I told Gay what was going on with my ankle and she asked if I wanted her to look at it. I told her that would be great and sat down. She asked how long it had been since I first twisted it and I told her 15 miles. She gave me a confused look and said, "You did the 20 miles, so... 3/4 of the race ago?" I said yes, and realized how well I'd done given the conditions. I finished the 20 miles in 5:32:57, so my second loop was 3:13:19. Not terrible given the type and depth of snow along with an ankle injury for most of it.
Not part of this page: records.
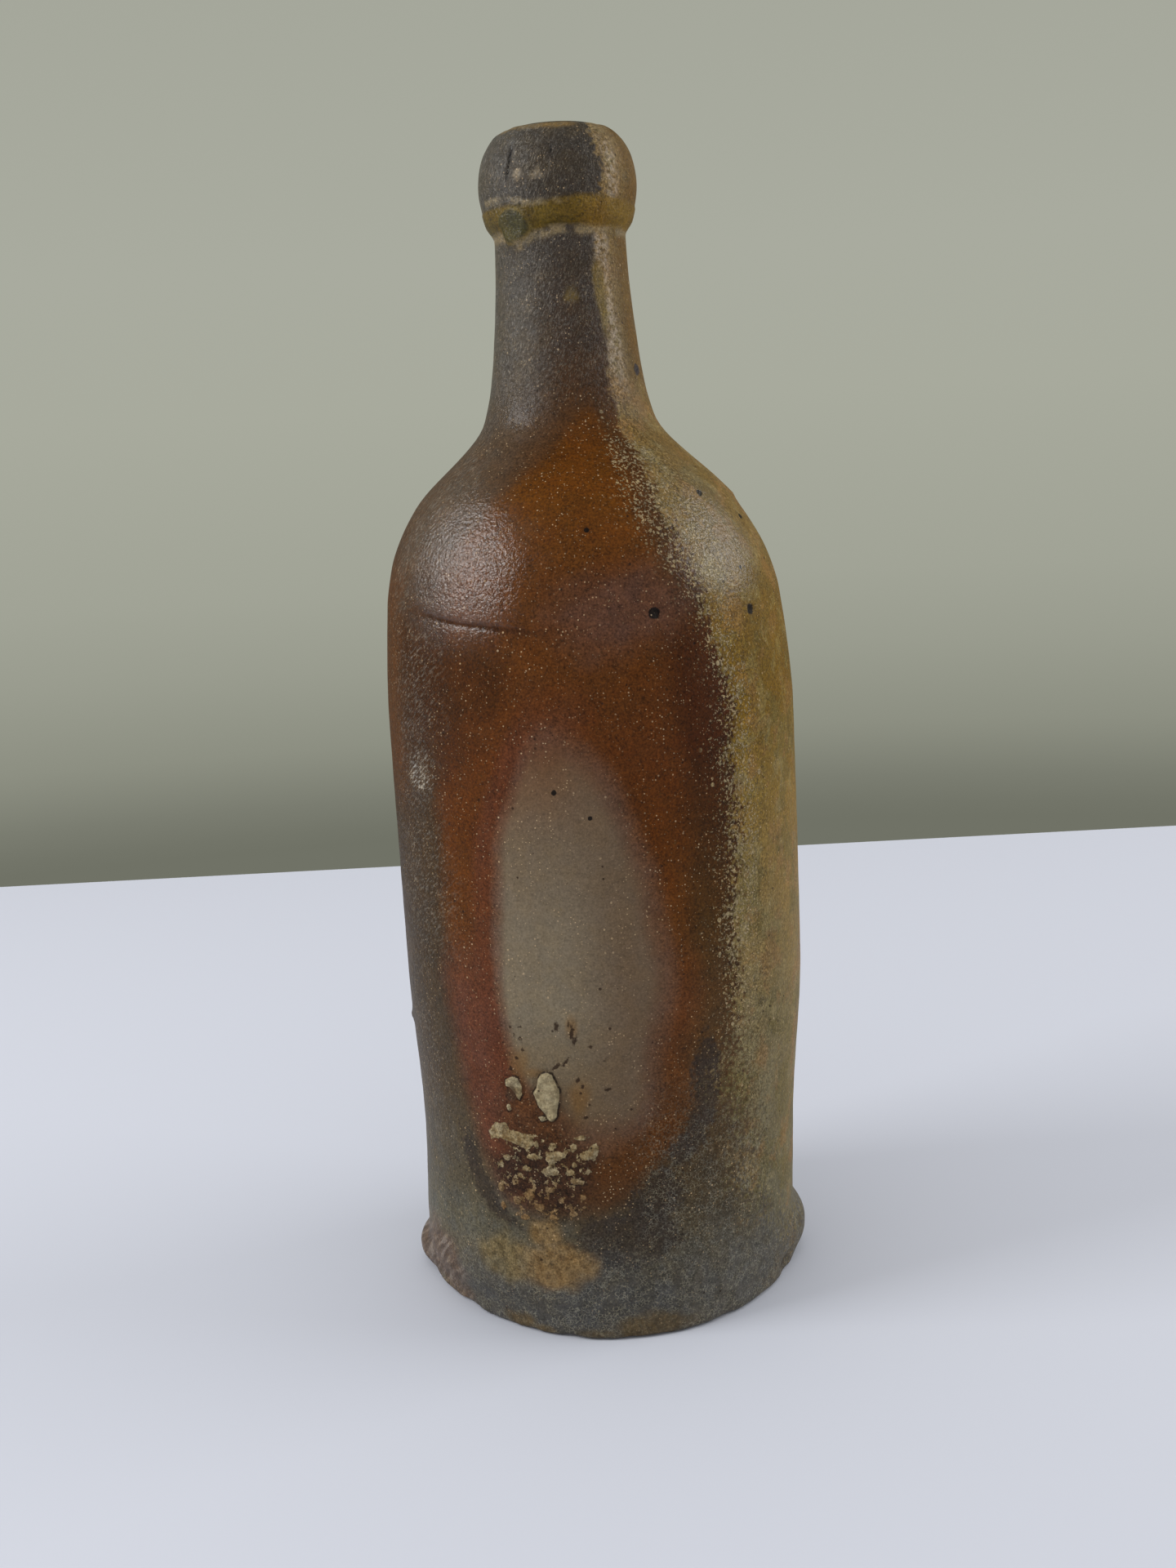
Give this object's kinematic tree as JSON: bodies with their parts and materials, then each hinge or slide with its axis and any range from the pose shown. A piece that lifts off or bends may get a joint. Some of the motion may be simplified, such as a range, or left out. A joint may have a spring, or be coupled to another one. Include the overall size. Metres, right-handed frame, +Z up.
{
  "type": "wood-fired stoneware bottle",
  "caption": "Tall thrown stoneware bottle with a narrow neck, a rounded collar at the mouth and an uneven foot.",
  "frame": {"origin": "on the ground under the foot, on the axis of the mouth", "axes": "+Z up along the axis of the mouth, -Y towards the front of the picture, +X to its right"},
  "size_m": [0.1015, 0.0994, 0.279],
  "materials": {
    "stoneware": "wood-fired stoneware with natural ash glaze, satin to half gloss, finely pitted"
  },
  "bodies": {
    "root": {"bottle": "stoneware"}
  },
  "joints": []
}
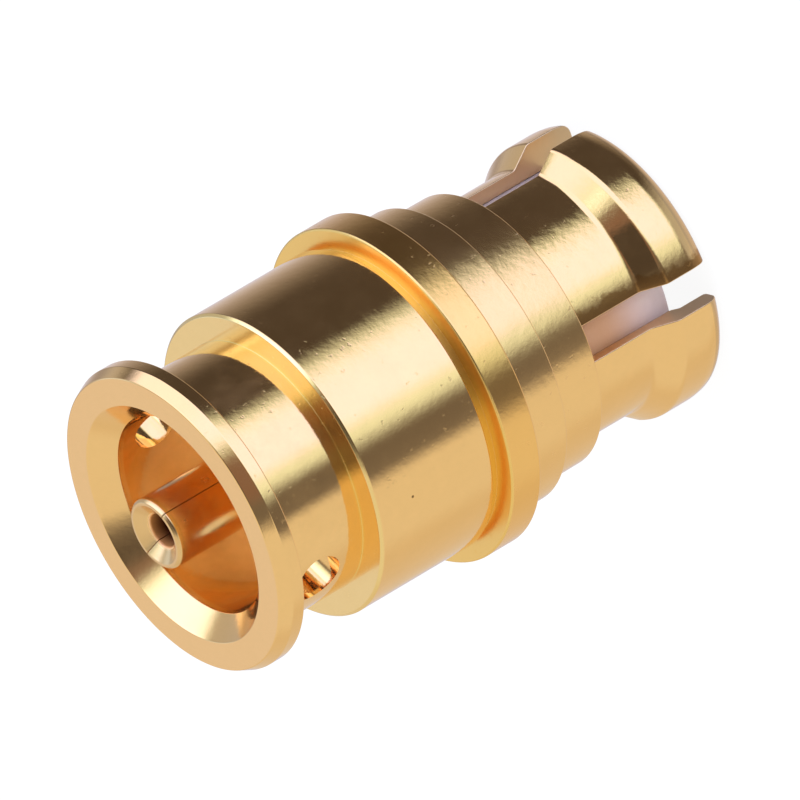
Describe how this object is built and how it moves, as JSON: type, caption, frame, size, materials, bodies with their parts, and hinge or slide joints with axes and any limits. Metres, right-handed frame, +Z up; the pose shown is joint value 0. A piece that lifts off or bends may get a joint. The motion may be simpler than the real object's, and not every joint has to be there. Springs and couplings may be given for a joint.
{
  "type": "coaxial push-on connector adapter",
  "caption": "Gold-plated coaxial push-on adapter with a flared socket mouth, a cross-drilled neck, a stepped collar and slotted spring fingers around a split contact.",
  "frame": {"origin": "on the common axis, in the plane of the finger tips that it stands on", "axes": "+Z runs up the common axis from the finger tips to the flared mouth; +X points out through the middle of one finger slot"},
  "size_m": [0.0038, 0.0038, 0.0064],
  "materials": {
    "polished_gold": "polished gold plate on brass",
    "turned_gold": "gold plate over fine turning marks on brass",
    "contact_gold": "gold plate on spring copper alloy",
    "ptfe": "white PTFE"
  },
  "bodies": {
    "root": {"mouth_shell": "polished_gold", "finger_shell": "turned_gold", "mouth_insulator": "ptfe", "finger_insulator": "ptfe", "center_contact": "contact_gold"}
  },
  "joints": []
}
After than I tried to warm up, had some chili and beer and talk/joked with my friends that were already there and as they came through the finish themselves. It was crazy how many people were dropping distances. After a while, Kristy and I headed home. So, here's how I look back on this race. I did the smart thing. Stopping when I did, my ankle felt much better later that evening and fine the next day, so I had avoided the damage I might have done with a third loop. That's something worth being proud of. Also, I had completed 20 miles on the toughest course I've ever run in the toughest conditions I've ever run in race or not. Together that is well worth being proud of. My training for this race was the most productive and successful training in my entire time as a runner. I lost a lot of weight, got a lot faster and stronger, gained a ton of confidence, and and had managed to follow a schedule for 6 months without any real aches or pains or major setbacks. That is, without a doubt, something to be proud of. I cannot let the weather; which is completely out of my control, ruin my pride in the accomplishments I made over the last 6 months. I've never been more proud of not meeting a goal. I'm excited about my plans moving forward, but that's a topic for another post. Runs like this are why I am glad I have this blog. As I've said before, I mostly do this blog for myself because I like to look back and read my old reports and remember the details about these crazy events. This is a prime example. I didn't hit my goal or even finish my distance, but this run was so epic I will be telling the story for many years to come.

HUGE thanks to everyone that supported me out there. Special thanks to Emily for sticking with me and keeping me moving during that last loop when I mostly just wanted to curl up and quit.